(Records with modeling code)
◆ ◆ ◆ ◆ ◆
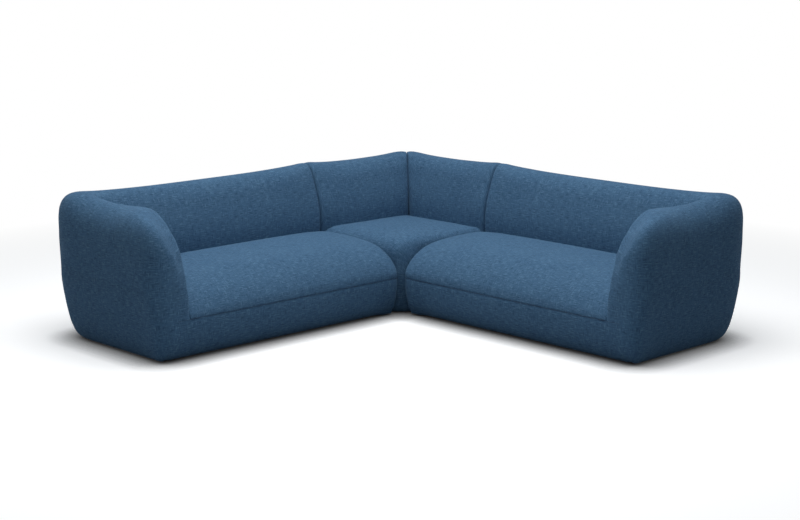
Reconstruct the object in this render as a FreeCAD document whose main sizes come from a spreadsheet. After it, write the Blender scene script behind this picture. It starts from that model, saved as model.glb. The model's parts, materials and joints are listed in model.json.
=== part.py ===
import FreeCAD, Part
import math
import os
from types import SimpleNamespace

import Sketcher
from FreeCAD import Placement, Rotation, Vector

# A corner sofa of three upholstered modules: a corner unit and two end units that mirror each other.
#
# Everything is drawn in the wing frame: its origin is on the floor at the outer back corner, s runs along
# the right wing, n runs from the right wing's back towards its front, and z is up. In the document s is +X
# and n is -Y. A node is then shifted so that the origin lies under the middle of the sofa. The left wing is
# the right one mirrored in the diagonal through the corner.

doc = FreeCAD.newDocument("corner_sofa")

DRIVING_SIZES = [
    ("overall_width", 2550, "outside length of each wing"),
    ("module_depth", 940, "depth of every module, front to back"),
    ("module_gap", 2, "air between two modules"),
    ("back_height", 746, "middle of a back panel's ridge"),
    ("ear_rise", 20, "how far a panel's ends stand above its middle"),
    ("back_thickness", 305, "back at the seat crease"),
    ("arm_thickness", 200, "arm at the seat crease"),
    ("corner_turn_step", 45, "how far behind an inside corner the walls begin to turn"),
    ("belly_height", 480, "height at which the outer walls bulge most"),
    ("skirt_clearance", 30, "air under the upholstery"),
    ("skirt_inset", 70, "how far the outer walls draw in at the floor"),
    ("front_inset", 65, "how far the front draws in at the floor"),
    ("arm_nose_length", 290, "stretch over which the arm rounds down to the front"),
    ("arm_nose_drop", 470, "height of that rounding"),
    ("arm_heel_height", 250, "height at which the arm's front stands out most"),
    ("arm_heel_length", 70, "stretch over which the arm's underside rounds up"),
    ("arm_corner_radius", 90, "outer front corner of the arm, from above"),
    ("seat_height", 387, "seat at its ends, beside the back"),
    ("seat_crown", 26, "how far the middle of the seat swells above its ends"),
    ("seam_height", 215, "seam between the seat cushion and the apron"),
    ("seat_end_roll", 110, "length over which a seat's end rolls down"),
    ("seat_end_drop", 55, "how far it rolls down"),
    ("seat_corner_inset", 80, "how far a seat's front corner draws back"),
    ("seat_tuck_drop", 26, "how far the seat dips where it tucks in at the arm"),
    ("soft_clearance", 0.3, "air between two covers"),
    ("seat_fill", 60, "padding between a seat's end and its foam"),
    ("rail_thickness", 25, "timber rails"),
    ("rail_height", 150, "timber rails"),
    ("block_size", 44, "corner blocks that take the feet"),
    ("block_height", 100, "corner blocks"),
    ("frame_corner_cut", 90, "diagonal rail across the frame's front corner"),
    ("back_frame_inset", 125, "base frame from the outer back plane"),
    ("arm_frame_inset", 100, "base frame from the arm's outer plane"),
    ("front_frame_inset", 90, "base frame from the front plane"),
    ("former_thickness", 18, "plywood formers"),
    ("former_inset", 80, "formers from the outer back plane"),
    ("former_front", 245, "formers' front edge at the seat"),
    ("former_top_front", 200, "formers' front edge at the top"),
    ("former_top_drop", 85, "top of that edge below the ridge"),
    ("batten_width", 30, "battens between formers"),
    ("corner_post_width", 45, "post where the two backs meet"),
    ("panel_thickness", 3, "hardboard behind the formers"),
    ("back_wrap", 15, "foam between the hardboard and the cover's lining"),
    ("back_foam_thickness", 25, "foam in front of the webbing"),
    ("belt_width", 60, "elastic webbing"),
    ("belt_thickness", 2, "elastic webbing"),
    ("felt_thickness", 6, "felt over the webbing"),
    ("dust_cover_thickness", 1, "cloth under the frame"),
    ("foot_height", 40, "glides"),
    ("foot_sole", 46, "side of a glide at the floor"),
    ("foot_cloth_margin", 12, "dust cloth's edge from a corner block"),
    ("foot_pocket", 18, "pocket for the screw's head"),
    ("foot_pocket_depth", 14, "pocket for the screw's head"),
    ("foot_screw_radius", 3, "shank of a foot's screw"),
    ("foot_screw_head_reach", 6.5, "head of a foot's screw, to its corners"),
    ("foot_screw_head_height", 4, "head of a foot's screw"),
    ("foot_screw_length", 70, "shank of a foot's screw"),
    ("link_standoff", 14, "frame's end from the plane between two modules"),
    ("link_plate", 3, "steel of the links"),
    ("link_plate_width", 90, "screwed plate of a link"),
    ("link_hook_width", 50, "hook and catch of a link"),
    ("link_play", 0.5, "air between hook and catch"),
    ("link_seat_play", 0.3, "air over the catch"),
    ("link_catch_reach", 1.5, "catch from the plane between two modules"),
    ("link_catch_bottom", 80, "underside of the catch"),
    ("link_catch_depth", 44, "height of the catch's tongue"),
    ("link_catch_plate_height", 70, "screwed plate of the catch"),
    ("link_hook_plate_height", 68, "screwed plate of the hook"),
    ("panel_drop", 150, "top of the thin boards below a back's ridge"),
    ("link_screw_spread", 70, "between the two screws of a plate"),
    ("link_screw_radius", 2, "shank of a link's screw"),
    ("link_screw_length", 20, "shank of a link's screw"),
    ("link_head_reach", 5, "head of a link's screw, to its corners"),
    ("link_head_height", 2.5, "head of a link's screw"),
    ("link_lift", 60, "lift that frees the hook"),
    ("link_first", 420, "first link from the outer back plane"),
    ("link_front_gap", 240, "second link from the unit's front"),
]


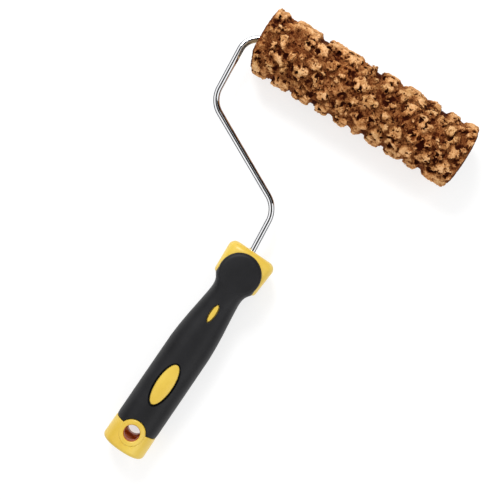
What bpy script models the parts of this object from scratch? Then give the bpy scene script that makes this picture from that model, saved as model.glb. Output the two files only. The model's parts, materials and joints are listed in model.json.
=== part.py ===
◆ ◆ ◆ ◆ ◆
» DIRECTIVE
Print every line of the records exactly. Omit nothing.

» COMPLETE OUTPUT
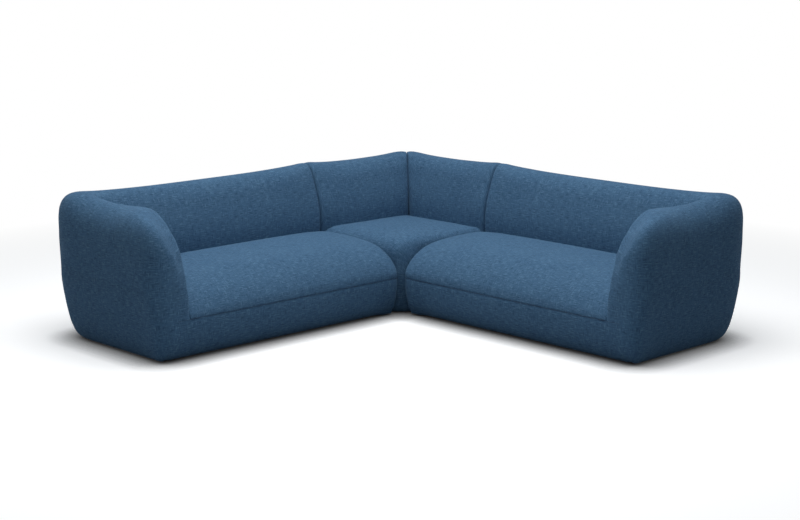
Reconstruct the object in this render as a FreeCAD document whose main sizes come from a spreadsheet. After it, write the Blender scene script behind this picture. It starts from that model, saved as model.glb. The model's parts, materials and joints are listed in model.json.
=== part.py ===
import FreeCAD, Part
import math
import os
from types import SimpleNamespace

import Sketcher
from FreeCAD import Placement, Rotation, Vector

# A corner sofa of three upholstered modules: a corner unit and two end units that mirror each other.
#
# Everything is drawn in the wing frame: its origin is on the floor at the outer back corner, s runs along
# the right wing, n runs from the right wing's back towards its front, and z is up. In the document s is +X
# and n is -Y. A node is then shifted so that the origin lies under the middle of the sofa. The left wing is
# the right one mirrored in the diagonal through the corner.

doc = FreeCAD.newDocument("corner_sofa")

DRIVING_SIZES = [
    ("overall_width", 2550, "outside length of each wing"),
    ("module_depth", 940, "depth of every module, front to back"),
    ("module_gap", 2, "air between two modules"),
    ("back_height", 746, "middle of a back panel's ridge"),
    ("ear_rise", 20, "how far a panel's ends stand above its middle"),
    ("back_thickness", 305, "back at the seat crease"),
    ("arm_thickness", 200, "arm at the seat crease"),
    ("corner_turn_step", 45, "how far behind an inside corner the walls begin to turn"),
    ("belly_height", 480, "height at which the outer walls bulge most"),
    ("skirt_clearance", 30, "air under the upholstery"),
    ("skirt_inset", 70, "how far the outer walls draw in at the floor"),
    ("front_inset", 65, "how far the front draws in at the floor"),
    ("arm_nose_length", 290, "stretch over which the arm rounds down to the front"),
    ("arm_nose_drop", 470, "height of that rounding"),
    ("arm_heel_height", 250, "height at which the arm's front stands out most"),
    ("arm_heel_length", 70, "stretch over which the arm's underside rounds up"),
    ("arm_corner_radius", 90, "outer front corner of the arm, from above"),
    ("seat_height", 387, "seat at its ends, beside the back"),
    ("seat_crown", 26, "how far the middle of the seat swells above its ends"),
    ("seam_height", 215, "seam between the seat cushion and the apron"),
    ("seat_end_roll", 110, "length over which a seat's end rolls down"),
    ("seat_end_drop", 55, "how far it rolls down"),
    ("seat_corner_inset", 80, "how far a seat's front corner draws back"),
    ("seat_tuck_drop", 26, "how far the seat dips where it tucks in at the arm"),
    ("soft_clearance", 0.3, "air between two covers"),
    ("seat_fill", 60, "padding between a seat's end and its foam"),
    ("rail_thickness", 25, "timber rails"),
    ("rail_height", 150, "timber rails"),
    ("block_size", 44, "corner blocks that take the feet"),
    ("block_height", 100, "corner blocks"),
    ("frame_corner_cut", 90, "diagonal rail across the frame's front corner"),
    ("back_frame_inset", 125, "base frame from the outer back plane"),
    ("arm_frame_inset", 100, "base frame from the arm's outer plane"),
    ("front_frame_inset", 90, "base frame from the front plane"),
    ("former_thickness", 18, "plywood formers"),
    ("former_inset", 80, "formers from the outer back plane"),
    ("former_front", 245, "formers' front edge at the seat"),
    ("former_top_front", 200, "formers' front edge at the top"),
    ("former_top_drop", 85, "top of that edge below the ridge"),
    ("batten_width", 30, "battens between formers"),
    ("corner_post_width", 45, "post where the two backs meet"),
    ("panel_thickness", 3, "hardboard behind the formers"),
    ("back_wrap", 15, "foam between the hardboard and the cover's lining"),
    ("back_foam_thickness", 25, "foam in front of the webbing"),
    ("belt_width", 60, "elastic webbing"),
    ("belt_thickness", 2, "elastic webbing"),
    ("felt_thickness", 6, "felt over the webbing"),
    ("dust_cover_thickness", 1, "cloth under the frame"),
    ("foot_height", 40, "glides"),
    ("foot_sole", 46, "side of a glide at the floor"),
    ("foot_cloth_margin", 12, "dust cloth's edge from a corner block"),
    ("foot_pocket", 18, "pocket for the screw's head"),
    ("foot_pocket_depth", 14, "pocket for the screw's head"),
    ("foot_screw_radius", 3, "shank of a foot's screw"),
    ("foot_screw_head_reach", 6.5, "head of a foot's screw, to its corners"),
    ("foot_screw_head_height", 4, "head of a foot's screw"),
    ("foot_screw_length", 70, "shank of a foot's screw"),
    ("link_standoff", 14, "frame's end from the plane between two modules"),
    ("link_plate", 3, "steel of the links"),
    ("link_plate_width", 90, "screwed plate of a link"),
    ("link_hook_width", 50, "hook and catch of a link"),
    ("link_play", 0.5, "air between hook and catch"),
    ("link_seat_play", 0.3, "air over the catch"),
    ("link_catch_reach", 1.5, "catch from the plane between two modules"),
    ("link_catch_bottom", 80, "underside of the catch"),
    ("link_catch_depth", 44, "height of the catch's tongue"),
    ("link_catch_plate_height", 70, "screwed plate of the catch"),
    ("link_hook_plate_height", 68, "screwed plate of the hook"),
    ("panel_drop", 150, "top of the thin boards below a back's ridge"),
    ("link_screw_spread", 70, "between the two screws of a plate"),
    ("link_screw_radius", 2, "shank of a link's screw"),
    ("link_screw_length", 20, "shank of a link's screw"),
    ("link_head_reach", 5, "head of a link's screw, to its corners"),
    ("link_head_height", 2.5, "head of a link's screw"),
    ("link_lift", 60, "lift that frees the hook"),
    ("link_first", 420, "first link from the outer back plane"),
    ("link_front_gap", 240, "second link from the unit's front"),
]


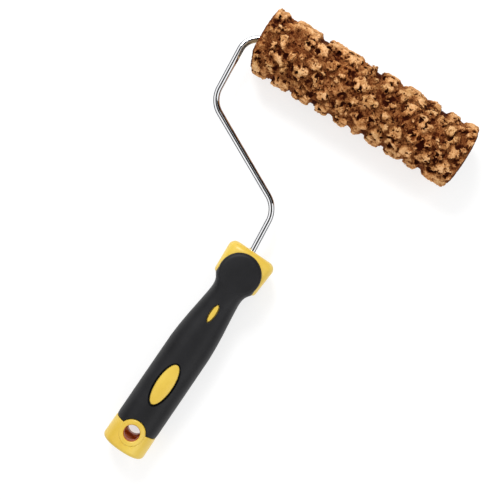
What bpy script models the parts of this object from scratch? Then give the bpy scene script that makes this picture from that model, saved as model.glb. Output the two files only. The model's parts, materials and joints are listed in model.json.
=== part.py ===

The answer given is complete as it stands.